We highlight the main differences and pick a winner for each feature.

Pricing Model

Quickbooks offers transparent pricing; NetSuite only provides custom, undisclosed quotes.

Quickbooks

NetSuite utilizes an enterprise subscription model that is highly customized by modules. Costs are opaque and require lengthy negotiations with the sales team. Prices are often reported to increase aggressively during renewal cycles. Quickbooks offers four fixed monthly plans ranging from $38 to $275 per month. You know exactly what features and user limits you receive immediately. New users currently save 50% for the first three months. Quickbooks gives necessary cost certainty for budgeting SMBs right away. NetSuite's cost opacity is a massive barrier for smaller operations.
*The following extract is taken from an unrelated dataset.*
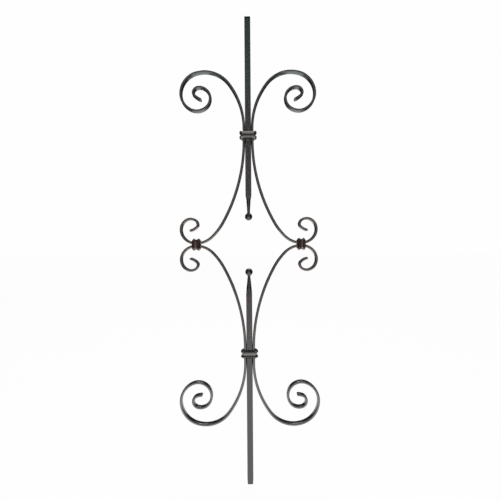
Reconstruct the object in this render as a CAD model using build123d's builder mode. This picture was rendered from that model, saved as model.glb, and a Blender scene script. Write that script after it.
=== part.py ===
# Wrought scroll baluster for a stair railing, with collars and drawn ball ends.
# Millimetres. +Z is up, the front looks towards -Y, and the scrolls spread along X.
# The origin is the centre of the lower bar's cut end, which stands on the tread.

import os
from math import cos, radians, sin, sqrt

from build123d import *

# Stock
total_height = 1000.0
bar_width = 12.7
bar_corner = 0.8
flat_width = 12.7
flat_thickness = 5.0

# The two pickets stand in line and stop short of the middle, each in a ball.
mid_height = 513.0
ball_radius = 8.0
ball_from_middle = 59.5
neck_width = 6.0
neck_fillet = 2.5
# The bar is drawn down to the neck as an octagon. Each taper has a shoulder, given by its
# distance from the ball's centre and its width across flats, and comes to full bar beyond.
upper_shoulder = (37.0, 9.3)
upper_full_bar = 46.0
lower_shoulder = (36.0, 11.2)
lower_full_bar = 47.0
foot_taper_height = 11.0
foot_taper_inset = 0.7

# Bends of the flat bar, each a centreline radius and the angle it turns through.
# The bow runs from the centre collar to the side collar, turning 90 degrees in all.
bow_bends = ((367.0, 29.0), (141.0, 15.5), (50.5, 45.5))
curl_radii = (33.0, 27.0, 22.5, 18.0, 12.5, 7.0)
curl_step = 52.5
curl_tip = (29.0, 30.0)
upper_seat_length = 25.0
upper_flare = (155.5, 38.0)
upper_coil_radii = (64.0, 46.5, 38.5, 30.0, 25.5, 23.5, 13.5, 8.5)
upper_coil_step = 68.4
upper_tip = (44.0, 20.0)
lower_seat_length = 29.0
lower_flare = (178.0, 37.0)
lower_coil_radii = (62.0, 50.0, 40.5, 29.0, 28.0, 22.5, 13.5, 12.0)
lower_coil_step = 71.6
lower_tip = (28.5, 20.0)

# Moulded collars: one band section, wrapped round both kinds of bundle. Two ridges stand
# on either side of a cove, and slope down on their outer sides to thin lips. The curves of
# the cove and of the bent corners are stepped, to keep the faces few.
collar_height = 17.8
collar_ridge_spacing = 10.2
collar_ridge_crest = 1.0
collar_ridge_thickness = 6.7
collar_cove_thickness = 4.2
collar_lip_thickness = 2.2
collar_clearance = 0.03

# Tack welds in the front seams between picket and flats, just below each centre collar.
# A bead is modelled with eight sides; its root is how deep it runs into the seam.
tack_length = 10.0
tack_radius = 1.6
tack_sides = 8
tack_end_bevel = 0.8
tack_root = 0.6
tack_below_collar = 1.0


def bend_run(bends):
    """How far a chain of tangent bends carries a bar along and across its first direction."""
    heading = 0.0
    along = 0.0
    across = 0.0
    for radius, angle in bends:
        turned = heading + radians(angle)
        along += radius * (sin(turned) - sin(heading))
        across += radius * (cos(heading) - cos(turned))
        heading = turned
    return along, across


# Places worked out from the sizes above
half_bar = bar_width / 2
half_flat = flat_thickness / 2
seat_x = half_bar + half_flat
bow_drop, bow_reach = bend_run(bow_bends)
seat_start = half_flat + bow_drop
touch_x = seat_x + bow_reach
centre_collar_from_middle = seat_start + collar_height / 2
bundle_width = bar_width + 2 * flat_thickness
bundle_depth = max(bar_width, flat_width)
seam_front = min(bar_width, flat_width) / 2

# The two flats touch back to back at touch_x and part to both sides of it. The side collar
# sits where its two mouths bear on them alike: the bends there hold it in place.
curl_bearing_radius = curl_radii[0] - half_flat
bow_bearing_radius = bow_bends[-1][0] - half_flat
bearing_sum = sqrt(curl_bearing_radius) + sqrt(bow_bearing_radius)
curl_mouth = collar_height * sqrt(curl_bearing_radius) / bearing_sum
bow_mouth = collar_height - curl_mouth
side_collar_x = touch_x + (curl_mouth - bow_mouth) / 2


def bearing_height(radius, reach):
    """Height over the middle of a flat's far face, at a distance from where the flats touch."""
    return flat_thickness + radius - sqrt(radius**2 - reach**2)


side_bundle_height = 2 * max(
    bearing_height(curl_bearing_radius, curl_mouth),
    bearing_height(bow_bearing_radius, bow_mouth),
)


def bend_on(start, heading, bends, side):
    """Add one arc for each bend, each leaving the last in its own direction."""
    for radius, angle in bends:
        arc = JernArc(start=start, tangent=heading, radius=radius, arc_size=side * angle)
        start = arc @ 1
        heading = arc % 1


def coil(flare, coil_radii, step, tip):
    """The bends of a big coil: an open flare, even steps that tighten, and a flatter tip."""
    return (flare,) + tuple((radius, step) for radius in coil_radii) + (tip,)


def forge_scroll(rise, seat_length, coil_bends):
    """One flat bar bent to a right-hand scroll, above the middle for rise 1, below for -1."""
    curl_bends = tuple((radius, curl_step) for radius in curl_radii) + (curl_tip,)
    seat_inner = (seat_x, mid_height + rise * seat_start)
    seat_outer = (seat_x, mid_height + rise * (seat_start + seat_length))
    with BuildPart() as scroll:
        with BuildSketch(Plane.XZ):
            # The centreline, widened to the bar with half-round tips
            with BuildLine():
                seat = Line(seat_inner, seat_outer)
                bend_on(seat @ 1, seat % 1, coil_bends, -rise)
                bend_on(seat @ 0, (seat % 0) * -1, bow_bends + curl_bends, rise)
                offset(amount=half_flat, side=Side.BOTH)
            make_face()
        extrude(amount=flat_width / 2, both=True)
    return scroll


def forge_picket(rise, shoulder, full_bar, end_sections):
    """A square bar drawn down to an octagonal neck that ends in a ball, all one piece."""
    ball_height = mid_height + rise * ball_from_middle
    half_facet = radians(22.5)
    neck_radius = neck_width / 2 / cos(half_facet)
    neck_from_ball = sqrt((ball_radius + neck_fillet) ** 2 - (neck_radius + neck_fillet) ** 2)
    octagon_corner = 1 - sqrt(0.5)
    sections = [
        (ball_height + rise * distance, width, width * octagon_corner)
        for distance, width in ((neck_from_ball, neck_width), shoulder)
    ]
    sections.append((ball_height + rise * full_bar, bar_width, bar_corner))
    sections += [(height, width, bar_corner) for height, width in end_sections]
    with BuildPart() as picket:
        for height, width, corner in sections:
            with BuildSketch(Plane.XY.offset(height)) as section:
                Rectangle(width, width)
                chamfer(section.vertices(), length=corner)
        loft(ruled=True)
        # The ball, with the fillet that flows into the neck
        ball_plane = Plane(origin=(0, 0, ball_height), x_dir=(1, 0, 0), z_dir=(0, -rise, 0))
        touch = ball_radius / (ball_radius + neck_fillet)
        joint = ((neck_radius + neck_fillet) * touch, neck_from_ball * touch)
        belly_angle = radians(30)
        belly = (ball_radius * cos(belly_angle), -ball_radius * sin(belly_angle))
        hollow = (neck_radius + neck_fillet, neck_from_ball)
        with BuildSketch(ball_plane) as half_ball:
            with BuildLine():
                ThreePointArc((0, -ball_radius), belly, joint)
                RadiusArc(joint, (neck_radius, neck_from_ball), -neck_fillet)
                Line((neck_radius, neck_from_ball), (0, neck_from_ball))
                Line((0, neck_from_ball), (0, -ball_radius))
            make_face()
        revolve(axis=Axis((0, 0, ball_height), (0, 0, 1)))
    return picket


def mould_collar(mouth, width, depth):
    """The moulded band closed round a bundle; mouth is the plane across the bundle."""
    half_width = width / 2 + collar_clearance
    half_depth = depth / 2 + collar_clearance
    to_corner = (half_width + half_depth) * sqrt(0.5)
    inner_crest = (collar_ridge_spacing - collar_ridge_crest) / 2
    outer_crest = (collar_ridge_spacing + collar_ridge_crest) / 2
    half_height = collar_height / 2
    past_all = half_width + half_depth + 2 * collar_ridge_thickness
    with BuildPart() as collar:
        # The same moulding is seen from the sides and, where the band is bent, from the corners
        for turn, across in ((0, half_width), (90, half_depth), (45, to_corner), (135, to_corner)):
            lip = across + collar_lip_thickness
            ridge = across + collar_ridge_thickness
            cove = across + collar_cove_thickness
            outwards = mouth.x_dir * cos(radians(turn)) + mouth.y_dir * sin(radians(turn))
            standing = Plane(origin=mouth.origin, x_dir=outwards, z_dir=outwards.cross(mouth.z_dir))
            with BuildSketch(standing):
                with BuildLine():
                    cove_arc = ThreePointArc((ridge, -inner_crest), (cove, 0), (ridge, inner_crest))
                    Polyline(cove_arc @ 0, (ridge, -outer_crest), (lip, -half_height), (0, -half_height))
                    Polyline(cove_arc @ 1, (ridge, outer_crest), (lip, half_height), (0, half_height))
                    mirror(about=Plane.YZ)
                make_face()
            extrude(amount=past_all, both=True, mode=Mode.INTERSECT if turn else Mode.ADD)
        with BuildSketch(mouth):
            Rectangle(2 * half_width, 2 * half_depth)
        extrude(amount=half_height, both=True, mode=Mode.SUBTRACT)
    return collar


def lay_tack(side, height, picket, scroll):
    """A short weld bead in the front seam, left standing where bar and flat leave room."""
    with BuildPart() as tack:
        with BuildSketch(Plane.XY.offset(height - tack_length / 2)):
            with Locations((side * half_bar, -seam_front)):
                RegularPolygon(
                    tack_radius, tack_sides, major_radius=False, rotation=180 / tack_sides
                )
        extrude(amount=tack_length)
        bead_ends = tack.faces().filter_by(Axis.Z)
        chamfer(bead_ends.edges(), length=tack_end_bevel)
        split(bisect_by=Plane.XZ.offset(seam_front - tack_root), keep=Keep.TOP)
        add(picket.part, mode=Mode.SUBTRACT)
        add(scroll.part, mode=Mode.SUBTRACT)
    return tack


upper_picket = forge_picket(1, upper_shoulder, upper_full_bar, [(total_height, bar_width)])
foot_width = bar_width - 2 * foot_taper_inset
lower_picket = forge_picket(
    -1, lower_shoulder, lower_full_bar, [(foot_taper_height, bar_width), (0.0, foot_width)]
)

upper_right_scroll = forge_scroll(
    1, upper_seat_length, coil(upper_flare, upper_coil_radii, upper_coil_step, upper_tip)
)
lower_right_scroll = forge_scroll(
    -1, lower_seat_length, coil(lower_flare, lower_coil_radii, lower_coil_step, lower_tip)
)
with BuildPart() as upper_left_scroll:
    add(mirror(upper_right_scroll.part, about=Plane.YZ, mode=Mode.PRIVATE))
with BuildPart() as lower_left_scroll:
    add(mirror(lower_right_scroll.part, about=Plane.YZ, mode=Mode.PRIVATE))

# The centre collars bind both scrolls to a picket; the side collars bind scroll to scroll.
upper_collar_height = mid_height + centre_collar_from_middle
lower_collar_height = mid_height - centre_collar_from_middle
upper_collar = mould_collar(Plane.XY.offset(upper_collar_height), bundle_width, bundle_depth)
lower_collar = mould_collar(Plane.XY.offset(lower_collar_height), bundle_width, bundle_depth)
right_mouth = Plane(origin=(side_collar_x, 0, mid_height), x_dir=(0, 1, 0), z_dir=(1, 0, 0))
left_mouth = Plane(origin=(-side_collar_x, 0, mid_height), x_dir=(0, 1, 0), z_dir=(1, 0, 0))
right_side_collar = mould_collar(right_mouth, flat_width, side_bundle_height)
left_side_collar = mould_collar(left_mouth, flat_width, side_bundle_height)

tack_drop = collar_height / 2 + tack_below_collar + tack_length / 2
upper_tack_height = upper_collar_height - tack_drop
lower_tack_height = lower_collar_height - tack_drop
upper_left_tack = lay_tack(-1, upper_tack_height, upper_picket, upper_left_scroll)
upper_right_tack = lay_tack(1, upper_tack_height, upper_picket, upper_right_scroll)
lower_left_tack = lay_tack(-1, lower_tack_height, lower_picket, lower_left_scroll)
lower_right_tack = lay_tack(1, lower_tack_height, lower_picket, lower_right_scroll)

pieces = {
    "upper_picket": upper_picket,
    "lower_picket": lower_picket,
    "upper_left_scroll": upper_left_scroll,
    "upper_right_scroll": upper_right_scroll,
    "lower_left_scroll": lower_left_scroll,
    "lower_right_scroll": lower_right_scroll,
    "upper_collar": upper_collar,
    "lower_collar": lower_collar,
    "left_side_collar": left_side_collar,
    "right_side_collar": right_side_collar,
    "upper_left_tack": upper_left_tack,
    "upper_right_tack": upper_right_tack,
    "lower_left_tack": lower_left_tack,
    "lower_right_tack": lower_right_tack,
}

os.makedirs("parts", exist_ok=True)
for piece_name, piece in pieces.items():
    piece.part.label = piece_name
    export_step(piece.part, f"parts/{piece_name}.step")
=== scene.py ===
# %% [markdown]
# # A wrought scroll baluster, forged, painted and lit
# The object is a stair baluster of black painted iron. Two square bars stand in line, four
# flat bars are bent to C-scrolls, and four moulded collars hold them together.
# A CAD part gives every size and place. This lesson models each piece once more with the
# small unevenness of hammer work, paints it, and sets it in a pale studio.

from math import asin, ceil, cos, pi, radians, sin, sqrt

import bmesh
import bpy
from mathutils import Matrix, Vector, noise


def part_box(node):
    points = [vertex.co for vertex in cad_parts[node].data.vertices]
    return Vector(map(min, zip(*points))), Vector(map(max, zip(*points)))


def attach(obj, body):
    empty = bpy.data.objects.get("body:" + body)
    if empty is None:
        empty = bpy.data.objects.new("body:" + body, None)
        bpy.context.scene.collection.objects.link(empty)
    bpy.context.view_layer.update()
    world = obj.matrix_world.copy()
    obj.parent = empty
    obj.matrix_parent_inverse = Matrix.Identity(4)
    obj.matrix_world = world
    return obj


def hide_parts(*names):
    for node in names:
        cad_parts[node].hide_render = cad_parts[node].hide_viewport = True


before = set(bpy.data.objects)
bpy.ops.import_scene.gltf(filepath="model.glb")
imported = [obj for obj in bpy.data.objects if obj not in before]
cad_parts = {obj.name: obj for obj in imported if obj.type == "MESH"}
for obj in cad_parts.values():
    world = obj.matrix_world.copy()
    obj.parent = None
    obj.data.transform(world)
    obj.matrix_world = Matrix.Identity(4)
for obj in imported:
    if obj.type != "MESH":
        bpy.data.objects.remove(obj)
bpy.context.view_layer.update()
print("CAD nodes:", sorted(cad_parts))

# %% [markdown]
# ## Sizes
# A smith works from stock sizes and from the bends laid out full size on the floor.
# Blender measures in metres, so each size is written in millimetres and times MM.
# The bends are pairs of a radius and an angle, and every bend of a scroll turns the same
# way. That is why it is enough to know where the bar starts and how far each bend goes.
# The photograph shows the flats half a millimetre thicker than the CAD part has them, so
# here they are thicker too. Their bows reach that much less far out, and the widest bend
# of the lower coils is a little tighter, so that the part stays inside the CAD part's box.

# %% Stock and places
MM = 0.001
MERGE_DISTANCE = 0.002 * MM
MID_HEIGHT = 513 * MM
TOP_HEIGHT = 1000 * MM
BAR_WIDTH = 12.7 * MM
BAR_CORNER = 0.8 * MM
FLAT_WIDTH = 12.7 * MM
CAD_FLAT_THICKNESS = 5.0 * MM
FLAT_THICKNESS = 5.5 * MM
FLAT_CORNER = 2.2 * MM
SEAT_X = (BAR_WIDTH + FLAT_THICKNESS) / 2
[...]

NetSuite is significantly more expensive than Quickbooks. Choose Quickbooks if predictable monthly cost is your highest priority. NetSuite is only viable for companies with massive contract budgets.

Scalability & Audience

NetSuite handles unlimited scale; Quickbooks hits a hard wall at 25 users.

NetSuite

NetSuite is built for companies needing global reach and unlimited scale, supporting 43,000+ customers. It supports growth by expanding modules like CRM or Ecommerce. NetSuite is the true enterprise ERP solution. Quickbooks is ideal for solo operations up to 25 total staff on its Advanced plan. It is highly flexible for scaling small teams. Once you exceed 25 users, you must migrate away from Quickbooks entirely. The size of your future team is the critical deciding factor between these two systems. NetSuite offers horizontal, functional scalability necessary for enterprise. Quickbooks limits vertical user growth. If you anticipate needing 50+ users soon, starting with NetSuite saves a painful, complex future migration.

Data Architecture

NetSuite unifies all business data; Quickbooks focuses primarily on finance and accounting.

NetSuite

NetSuite’s core strength is creating a "single source of truth" for the entire enterprise. It seamlessly connects ERP, CRM, and ecommerce data. This unification ensures AI recommendations are highly informed. Quickbooks focuses on core financial accounting, transaction organization, and specialized financial agents. It requires integration with other apps to cover CRM or extensive inventory management. Quickbooks data scope is narrower. NetSuite provides necessary holistic insight for strategic, executive decision-making. Quickbooks ensures accurate accounting records for taxes and basic operations. The scope of NetSuite's data is vastly superior. This unification allows NetSuite's AI to 'know your business' intimately, reducing the guesswork in critical processes.

Initial Setup

Quickbooks sets up in minutes; NetSuite requires mandatory, complex consulting.

Quickbooks

NetSuite requires a highly specialized, customized ERP implementation process. This lengthy process necessitates expensive external consultant assistance. The learning curve is notoriously steep. Quickbooks is designed for fast adoption and ease of use for small business owners. Users can sync bank transactions and be running in about five minutes. Setup is intuitive and streamlined. NetSuite’s complexity is a significant initial barrier that often costs resources and months of implementation time. Quickbooks is effectively plug-and-play finance management. If your IT resources are limited, Quickbooks provides a dramatically easier starting experience.

AI Capabilities

NetSuite uses AI for holistic ERP insight; Quickbooks uses specialized agents for automation.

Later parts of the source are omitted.